I could go on, but you get my point and why I think this article is missing the point.  

All that cost for tablets, network bandwidth is going to happen.  Content in the form of textbooks or better is coming along for the ride. 

*Flow is the mental state of operation in which a person in an activity is fully immersed in a feeling of energized focus, full involvement, and success in the process of the activity

Posted in Education | Tags: #edtech, #education |

I’m sorry Professor Thomas, “I” isn’t the answer…

1st May, 2012 · dmstraus · 1 Comment

I woke up to an interesting blog post from Dr. Paul Thomas, an assistant Professor at Fruman.  

His basic theme is that he doesn’t need everyone involved in making education better.  He mentions government involvement, foundation involvement with a mention of the Gates Foundation and business involvement mentioning publishers such as Pearson and McGraw-Hill.  

But what struck me most, was his focus on “I”.  What “I don’t need as a teacher”.  Now I have every confidence after having done some research on Dr. Thomas, that he is a dedicated and excellent teacher with clear focus on education as a discipline.  He has taught high school for many years at a high school about 1/2 way between Atlanta and Charlotte.  He now teaches at Furman, a university near that high school.  Neither of these school I need to say represent a cross-section of the US education demographic.

My objective is not pick on Dr.
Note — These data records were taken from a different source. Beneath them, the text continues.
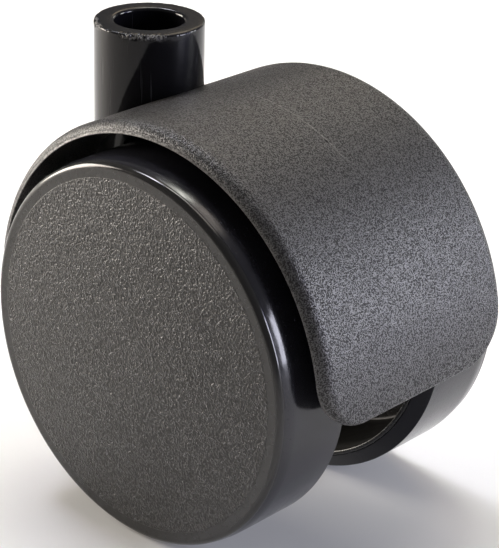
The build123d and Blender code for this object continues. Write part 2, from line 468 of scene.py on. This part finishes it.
def make_chassis():
    """The neck with its stem socket, on a web with a flange under the hood and a boss round the axle."""
    inside = hood_radius - hood_wall - flange_gap
    from_angle = math.degrees(math.asin(hood_low / inside))
    to_angle = 180 - from_angle

    web_radius = inside - flange_depth / 2
    web_start = math.asin(hood_low / web_radius)
    web_steps = 120
    outline = []
    for k in range(web_steps + 1):
        angle = web_start + (math.pi - 2 * web_start) * k / web_steps
        outline.append((axle.x + web_radius * math.cos(angle), axle.z + web_radius * math.sin(angle)))
    web = prism("web", outline, -web_half, web_half)
    flange = arc_block(
        "flange", inside - flange_depth, inside, -flange_half, flange_half, from_angle, to_angle, 180,
    )
    boss_path = rounded([
        (0, -boss_half, 0),
        (boss_radius, -boss_half, boss_rounding),
        (boss_radius, boss_half, boss_rounding),
        (0, boss_half, 0),
    ])
    boss = lathe("boss", boss_path, axle, "Y", 160)
    combine(web, [flange, boss], "UNION")
    pockets = []
    spread = latch_spread + math.degrees(latch_gap / inside)
    for middle in (latch_angle, 180 - latch_angle):
        pockets.append(arc_block(
            "pocket", inside - latch_depth, inside + 1, -latch_half_width - latch_gap,
            latch_half_width + latch_gap, middle - spread, middle + spread, 6,
        ))
    pin_hole = cylinder("pin_hole", axle_radius, -30, 30, axle, "Y", 96)
    combine(web, pockets + [pin_hole], "DIFFERENCE")

    body_path = rounded([
        (0, neck_bottom, 0), (neck_radius, neck_bottom, neck_foot), (neck_radius, -rim_depths[0], 0),
    ])
    body_path += [Vector((neck_radius, -depth)) for depth in rim_depths[1:]]
    body_path += rounded([
        (neck_radius, -rim_depths[-1], 0), (neck_radius, 0, neck_rim), (rim_radii[0], 0, 0),
    ])[1:]
    body_path += [Vector((radius, 0)) for radius in rim_radii[1:]]
    body = lathe("chassis_body", body_path, (0, 0, 0), "Z", 480)
    combine(body, [web], "UNION")
    socket_path = rounded([
        (0, 1, 0),
        (bore_radius + socket_lip, 1, 0),
        (bore_radius + socket_lip, 0, 0),
    ])
    lip_steps = 8
    for k in range(1, lip_steps + 1):
        turn = math.pi / 2 * k / lip_steps
        socket_path.append(Vector((
            bore_radius + socket_lip * (1 - math.sin(turn)), -socket_lip * (1 - math.cos(turn)),
        )))
    socket_path += [Vector(p) for p in (
        (bore_radius, -socket_lip - 0.15),
        (bore_radius, -plain_depth),
        (groove_radius, -plain_depth),
        (groove_radius, -groove_end),
        (seat_radius, -groove_end),
        (seat_radius, -seat_depth),
        (0, -seat_depth),
    )]
    combine(body, [lathe("socket", socket_path, (0, 0, 0), "Z", 240)], "DIFFERENCE")
    return smooth(chip_rim(body), 35)


# --- wheels ------------------------------------------------------------------------------------------

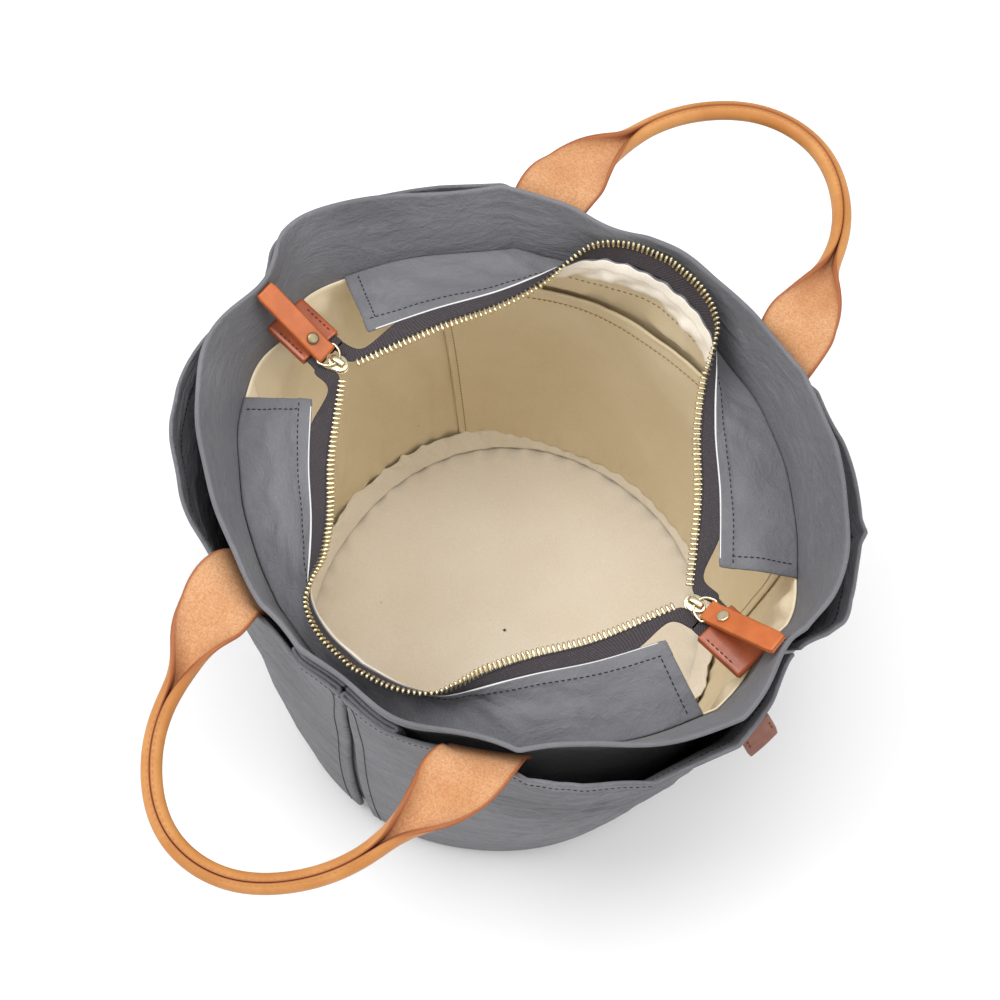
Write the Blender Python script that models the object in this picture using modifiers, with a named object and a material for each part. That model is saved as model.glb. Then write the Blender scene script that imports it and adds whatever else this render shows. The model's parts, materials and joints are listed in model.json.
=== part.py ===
"""A round-based tote bag of grey coated cotton with a cream lining.

It stands open on its flat base. A box pleat parts two outer pockets at the front and two at
the back, a two-way metal zip runs round the mouth on two facings, and two rolled leather
handles have fallen outwards. +X runs along the zip, -Y is the front and +Z is up. The origin
lies on the bottom face, below the centre of the mouth. Lengths are in metres.
"""

import math
from collections import namedtuple

import bmesh
import bpy
from mathutils import Matrix, Vector

# Driving sizes of the bag
BAG_HEIGHT = 0.260
MOUTH_HALF_LENGTH = 0.178
MOUTH_HALF_WIDTH = 0.1445
BASE_HALF_LENGTH = 0.126
BASE_HALF_WIDTH = 0.131
BASE_SHIFT = 0.010  # the base's centre lies this far in front of the mouth's
SIDE_NOTCH = 0.015  # how far the side seams pull the rim in
NOTCH_REACH = 0.026
SEAM_SHIFT = 0.003  # the side seams' place at the rim, behind the middle
BAND_DEPTH = 0.042  # the grey band inside the rim, down to the lining

# Thicknesses of cloth and leather, and the gap kept between pieces
BODY_WALL = 0.0020
BASE_PANEL_THICKNESS = 0.0030
POCKET_WALL = 0.0016
LINING_WALL = 0.0012
FLOOR_THICKNESS = 0.0015
FACING_WALL = 0.0012
TAPE_WALL = 0.0009
LEATHER = 0.0015
SEAT_GAP = 0.0003
LAYER_GAP = 0.0008  # between the folded layers of a pleat

# Outer pockets
POCKET_TOP = 0.241
POCKET_FOOT = 0.006
POCKET_HALF_LENGTH = 0.182  # at the mouth
POCKET_HALF_WIDTH = 0.1515
PLEAT_DEPTH = 0.030
SLIT_TOP = 0.0012  # half the slit between two pockets
SLIT_FOOT = 0.0045
PLEAT_START = 0.0012
SIDE_SEAM_TURN = 1.6  # degrees from the side seam where a pocket is sewn on

# Lining
BINDING_RADIUS = 0.0034
INNER_POCKET_TOP = 0.186
INNER_POCKET_FOOT = 0.014
INNER_POCKET_WALL = 0.0012
INNER_POCKET_TURNS = (27.0, 140.0)  # degrees round the wall, from +X by way of the back

# Zip
FACING_END_TURN_X = 0.148  # where a facing's end meets the wall
ZIP_HALF_LENGTH = 0.112  # from the middle to a slider's centre
ZIP_SHIFT = -0.004
TEETH_WIDTH = 0.0040
TEETH_HEIGHT = 0.0024
TEETH_GAP = 0.0005  # between the teeth and the tape
SLIDER_LENGTH = 0.0120
SLIDER_WIDTH = 0.0092
SLIDER_HEIGHT = 0.0046
BRIDGE_LENGTH = 0.0090
BRIDGE_HEIGHT = 0.0040
BRIDGE_WIDTH = 0.0024
BRIDGE_WIRE = 0.0012
RING_WIRE = 0.0007  # the wire's radius
RING_LENGTH = 0.0090
RING_WIDTH = 0.0132

# Leather pulls and the tabs on the zip's ends
PULL_LENGTH = 0.0445
PULL_WIDTH = 0.0104
PULL_TILT = 32.0  # degrees that a pull leans up against the rim
PULL_YAW = -3.0
RIVET_RADIUS = 0.0032
RIVET_SHANK = 0.0012
RIVET_CAP = 0.0014
RIVET_SETBACK = 0.0095
TAB_LENGTH = 0.028
TAB_WIDTH = 0.0235
TAB_START = 0.0135  # from the slider's centre to the tab's near edge
TAB_YAW = -9.0
TAPE_TAIL = 0.0290  # from the slider's centre to the tape's own end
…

Thomas.  As I said, everything about this man says dedicated and excellent teacher.  But here is my problem…

Point 1
His article was about what he wants.  If every educator and administrator in this country was Dr. Thomas, maybe things would be different. But they aren’t.  If most students were the students that Dr. Thomas has experienced at Woodruff and Furman, then maybe the state of US education would be different. But they aren’t. 

Point 2
The government, foundations and corporations are not the problem alone.  There are participants causing problems in these organizations as well as in the ranks of teachers, teachers unions and school administration.  Similarly there are outstanding models of leadership in all of these groups.  
I’m watching projects occurring outside out of United States (take a look at Turkey) and you’ll see a consolidated effort from the Ministry of Education (government) through business (Turkish Telecom) and the schools (teachers and adminstration).  

“I” is not the right perspective.  “We” and “our kids” are pretty much the focus…  I know that in the end Dr. Thomas’s focus is on our kids but this must be a discussion of “us”, “we” and “our kids”…

Posted in Education | Tags: #edtech, #education |

Apple to DOJ: Byte me! An insiders perspective

15th April, 2012 · dmstraus · Leave a comment

I’m a fan of their products, but not their methods.  That includes both Apple and Amazon.  I’m also a business partner.   

I’m not thrilled with Apple’s methods on many, many levels.  Being on the receiving end of Apple’s processes and rules isn’t fun.  And frankly any scalable (insert large) business can’t scale with a 30% cost of good sold for a channel that is nothing more than a delivery or maybe advertising platform.  It’s like a trucking company getting 30%.  As much as Apple wants to believe they are bringing tremendous value as a channel, they aren’t.  They are just using their market power aggressively.

But on to the point.  Apple has basically told the DOJ that they firmly disagree with the DOJ’s position that they and 5 partners (publishers) colluded to fix prices. And Apples says they will fight. In this case I agree with Apple…

When these supposed illegal price fixing actions were going down, Amazon not only owned the market for eBooks, but more importantly they were using prices to sell digital crack.  Let me explain

As anyone within the industry knows, Amazon was selling eBooks below cost.  Now some articles said that was all ok, because consumers were benefiting.  But let’s be clear.  This was not act of charity.  Amazon was working aggressively to buy consumers digital bookshelf, and to make eBooks a loss leader to their greater retail business.  Achieving a monopoly on a consumers digital library creates a phenomenally strong lock-in.  Don’t be confused, Amazon was trying to peddle digital crack and working to make it affordable and addicting. 

The publisher’s adoption of the well known agency model is a good thing for the industry.  Nothing in this model stops competition that will naturally happen in any industry.  If consumers don’t like the price, they won’t buy, and other publishers will step in with lower prices and drive industry practice. The agency model also helps focus the industry on great products.  What differentiates digital reading moves to features and capabilities, not just prices.  Again – great for consumers.  And prior to the adoption of Agency, Amazon was selling books at loss and using their market power to strong arm everyone.  So agency pricing isn’t the issue. At issue are unfair practices that have long term negative effects on producers and consumers.  And if anyone was guilty – it would be Amazon.
Pains me a bit to be defending Apple as other of their practices are not very nice, but in this case..   I have to agree with Apple.